The most reiterated norm throughout the book is the post-disaster cultural and societal emphasis on pre-existing gender roles in the workplace and at home. Japanese men are increasingly expected to be physically hardy, adaptable and flexible to survive any form of crisis, calamity or catastrophic event, especially in a professional context. They have been called to take on the role of ‘corporate warriors’ (17, 33) in the workplace, protecting the nation’s economy in times of crisis. By contrast, women are implored to bear all responsibility on the domestic front by ensuring safety and security within their homes in preparation for a disaster through what Koikari fittingly describes as an emerging ‘cult of domesticity’ (44).
Of particular interest and relevance to the audience of this journal is Chapter 4, which sheds light on the intricate links between education, militarism and policy. Koikari details a slew of educational disaster resilience initiatives ranging from the comprehensive 2013 Development of Disaster Prevention Education for ‘Zest for Living’ guidelines by the Ministry of Education, Culture, Sports, Science and Technology (MEXT) to the intensified involvement of the Japan Self-Defence Forces (JSDF) in disaster education in schools. In so doing, she deftly reveals how what appear to be straightforward disaster resilience policies aimed at cultivating preparedness among Japanese youth are fundamentally intertwined with neoliberal ideologies propagated by intergovernmental organisations such as UNICEF and the OECD. Further, Koikari scrutinises the intentions underlying the militarisation of disaster education, demonstrating the Japanese government’s agenda to engender a sense of familiarity and support for the JSDF and future militaristic policies among children and young people, who embody the future of the nation.
Much of the available literature on post-3.11 disaster resilience and recovery concentrates on prevention and mitigation measures in preparation for future extreme events, and so this book offers a fresh analytical perspective.
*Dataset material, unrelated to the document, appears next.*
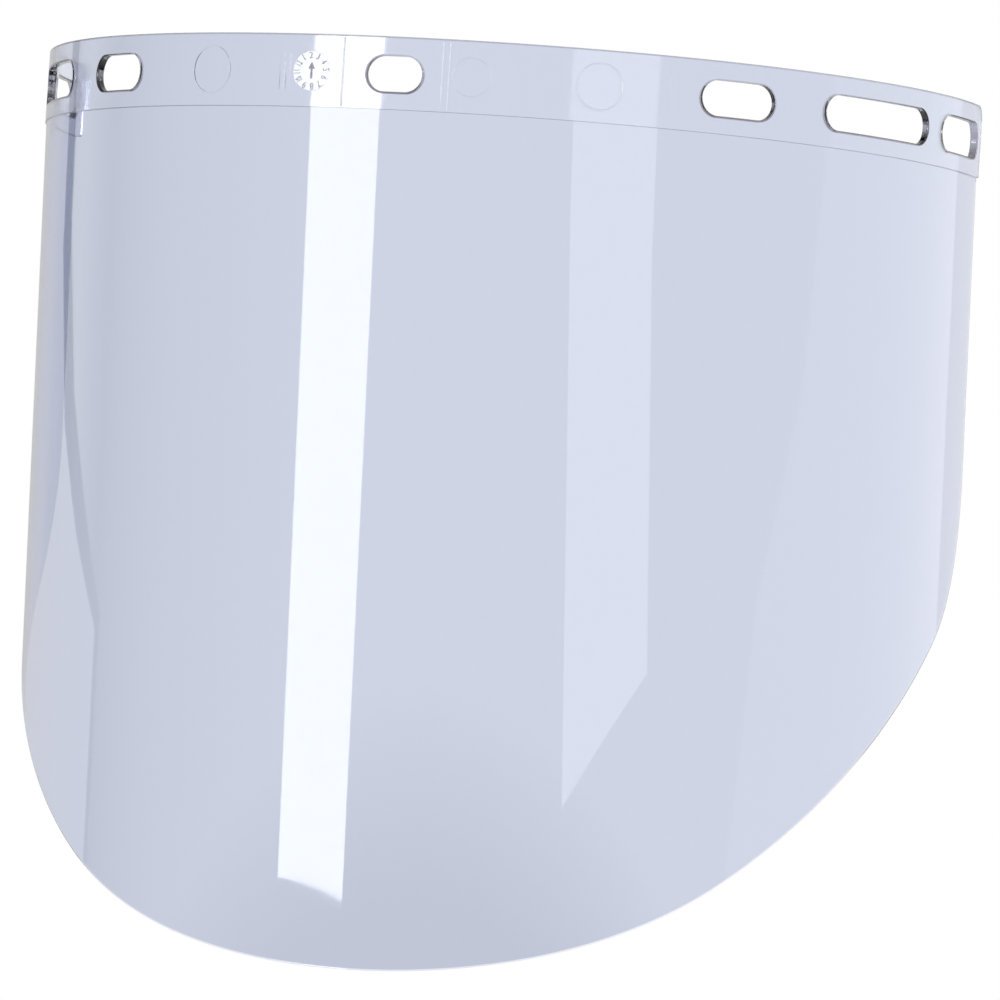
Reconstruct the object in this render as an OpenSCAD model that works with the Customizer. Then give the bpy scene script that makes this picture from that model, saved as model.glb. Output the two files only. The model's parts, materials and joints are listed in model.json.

While academics adopting a similar theoretical approach to Koikari have scrutinised the ways in which the disaster recovery process is portrayed through various media, including social networks (for example, Hjorth and Kim, 2011), newspapers (for example, Shineha, 2021) and disaster museums (for example, Maly and Yamazaki, 2021), few have viewed it through the combined lens of culture, gender, militarism and international relations that Koikari employs. Samuels’s (2013) book on the 3.11 disaster and subsequent change in Japan bears certain resemblances to Koikari’s in terms of its analysis of national security and governance in post-3.11 disaster Japan. However, it is largely centred on energy policy and political leadership, thereby veering away from Koikari’s notion of the disaster as a cultural and gendered construct. Similarly, whereas Cleveland et al.’s (2021) edited book highlights issues concerned with post-3.11 disaster governance and disaster resilience, it focuses on nuclear energy policies rather than cultural aspects.
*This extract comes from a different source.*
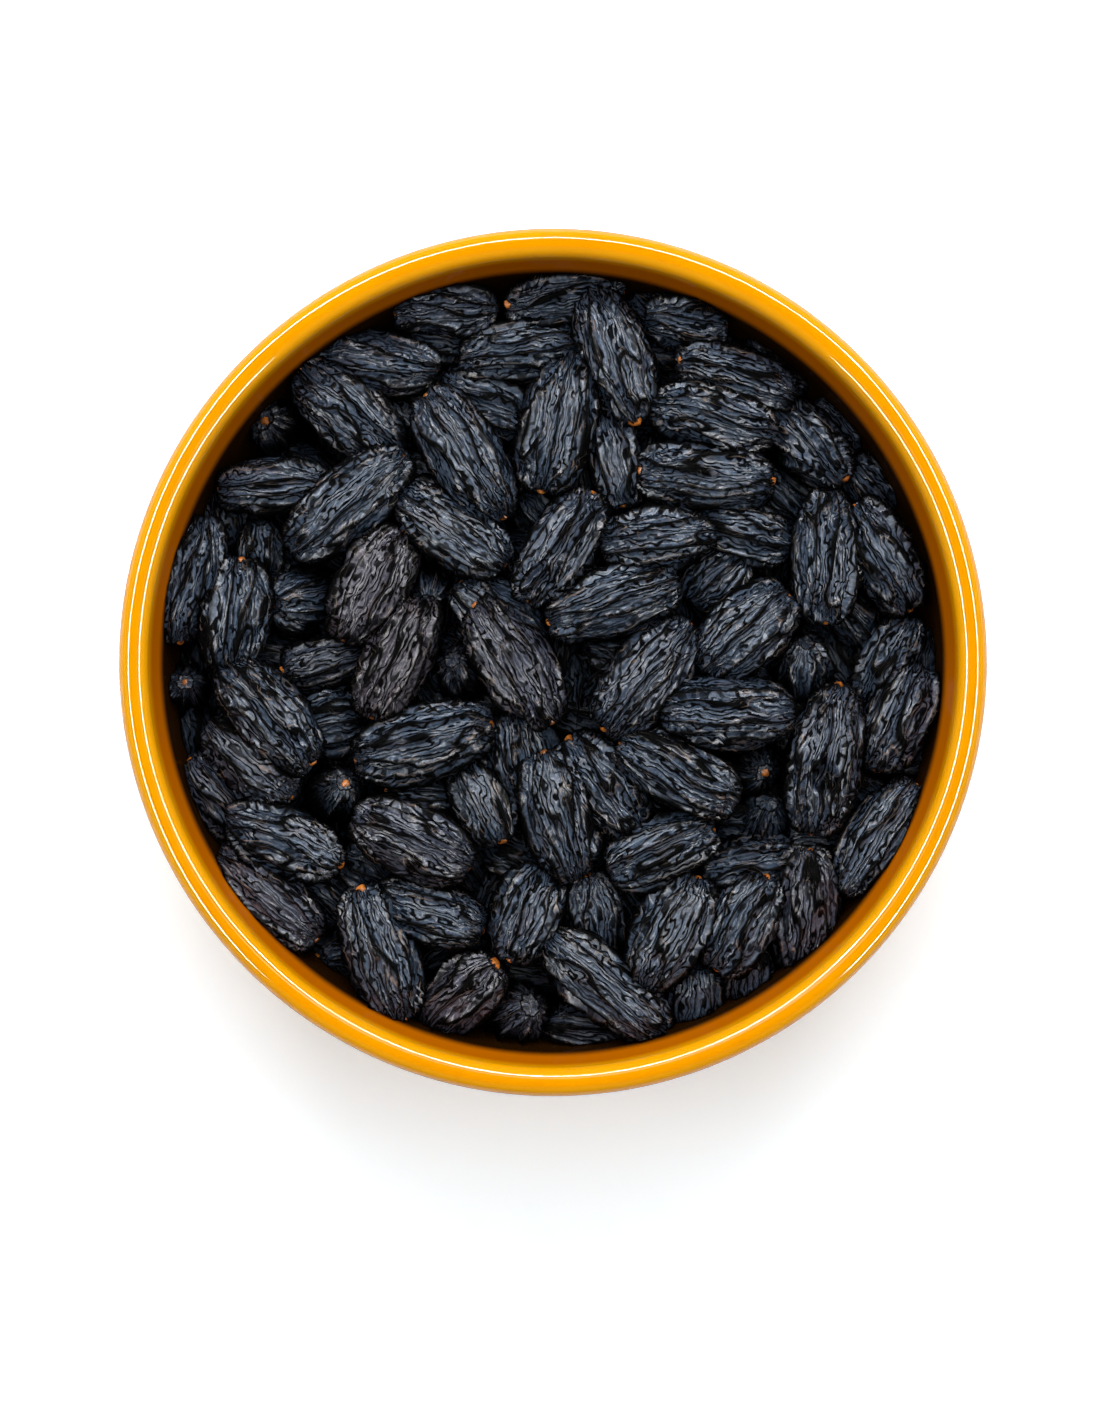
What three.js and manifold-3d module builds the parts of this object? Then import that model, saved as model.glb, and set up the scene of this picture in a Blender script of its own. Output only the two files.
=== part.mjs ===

Koikari’s book may also be thought of as an interpretation of Joseph Nye’s concept of soft power specific to post-3.11 disaster Japan. Nye (1990) argues that the political use of coercive force (hard power) to assert control across borders has become costly and minimally effective since the Second World War. Governments and political leaders have thus resorted to co-optive power (soft power), whereby they legitimise, and convince others of, their position of power through resources such as media and culture. In subtly operationalising Nye’s (1990) concept, Koikari puts forth that the Japanese government has attained much of its domestic control through soft power resources, particularly in relation to post-3.11 disaster resilience-building policies. In raising questions about the morality and ethics behind such methods, especially where children and adolescents are concerned, Koikari indirectly encourages readers to question the extent to which dissidence towards such policies is justifiable.
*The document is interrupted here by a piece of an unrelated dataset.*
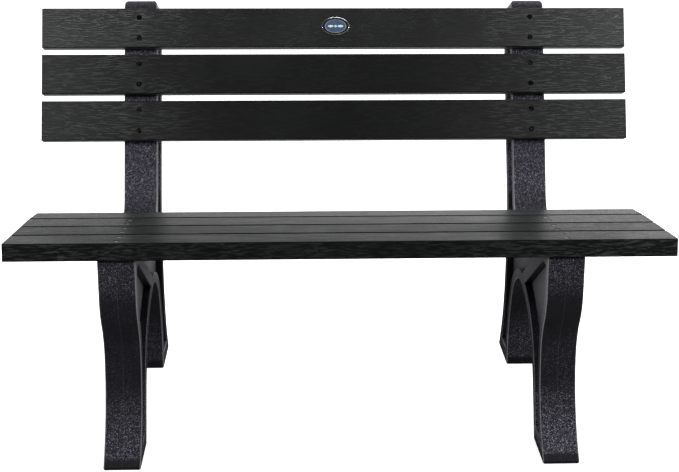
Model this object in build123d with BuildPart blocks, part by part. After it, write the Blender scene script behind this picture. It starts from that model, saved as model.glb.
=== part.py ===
"""Four-foot park bench with a back: recycled-plastic planks screwed to two moulded end frames.

Millimetres, +X along the bench, +Y from the front to the back, +Z up.
The origin is on the floor, under the middle of the bench.

The side view is drawn in its own coordinates (y, z): y = 0 is the seat's front top edge and
z = 0 is the floor. `side_plane` turns those into the bench's frame.
"""

import os
from math import cos, radians, sin, sqrt, tan

from build123d import *

# ---------------------------------------------------------------- driving dimensions

# Planks: the seat's four and the back's three are cut from one extruded profile.
plank_length = 1219.2
plank_width = 82.5
plank_thickness = 33.0
plank_edge_radius = 2.0
seat_plank_gap = 7.5
back_slat_gap = 14.5

# Seat: height of its front top edge, and how far it slopes down towards the back.
seat_height = 432.0
seat_slope = 7.3
rear_plank_extra_slope = 2.2
seat_overhang = 11.5

# Back: how far it leans, how far behind the seat its uprights rise from the seat's underside,
# and how far up them the lowest slat starts.
back_lean = 19.5
hip_gap = 67.0
slat_rise = 171.7

# End frames: one-piece mouldings with an I-shaped section, and a rib across their pockets.
frame_spacing = 818.0
frame_width = 69.0
frame_edge_radius = 3.5
rim_width = 20.0
pocket_depth = 15.0
pocket_corner_radius = 9.0
pocket_draft = 4.0
pocket_floor_height = 29.0
rib_width = 24.0
rib_angle = 30.5

# Upright.
upright_depth = 105.0
upright_rise = 22.0
upright_dome = 5.0
upright_front_corner = 16.0
upright_rear_corner = 30.0
upright_shoulder_radius = 16.0
hip_radius = 70.0

# Front leg: a straight top, an S-bend down to the shin, and a long sweep to the toe.
land_corner_radius = 7.0
shin_height = 190.0
knee_angle = 32.0
knee_radius = 120.0
shin_radius = 136.0
toe_sweep_radius = 260.0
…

Overall, this book is a stimulating and perceptive read into the ways in which culture reflects the development of specific governmental policies pertaining to the 3.11 disaster. Non-Japanese-speaking audiences with a tangential knowledge of modern Japanese culture will benefit from the in-text translations provided by Koikari for numerous Japanese slogans, phrases and advertisements. Academics specialising in Japanese studies, gender studies, disaster studies and cultural studies are offered important insights, and will hopefully apply them to other topics or contexts in their respective fields.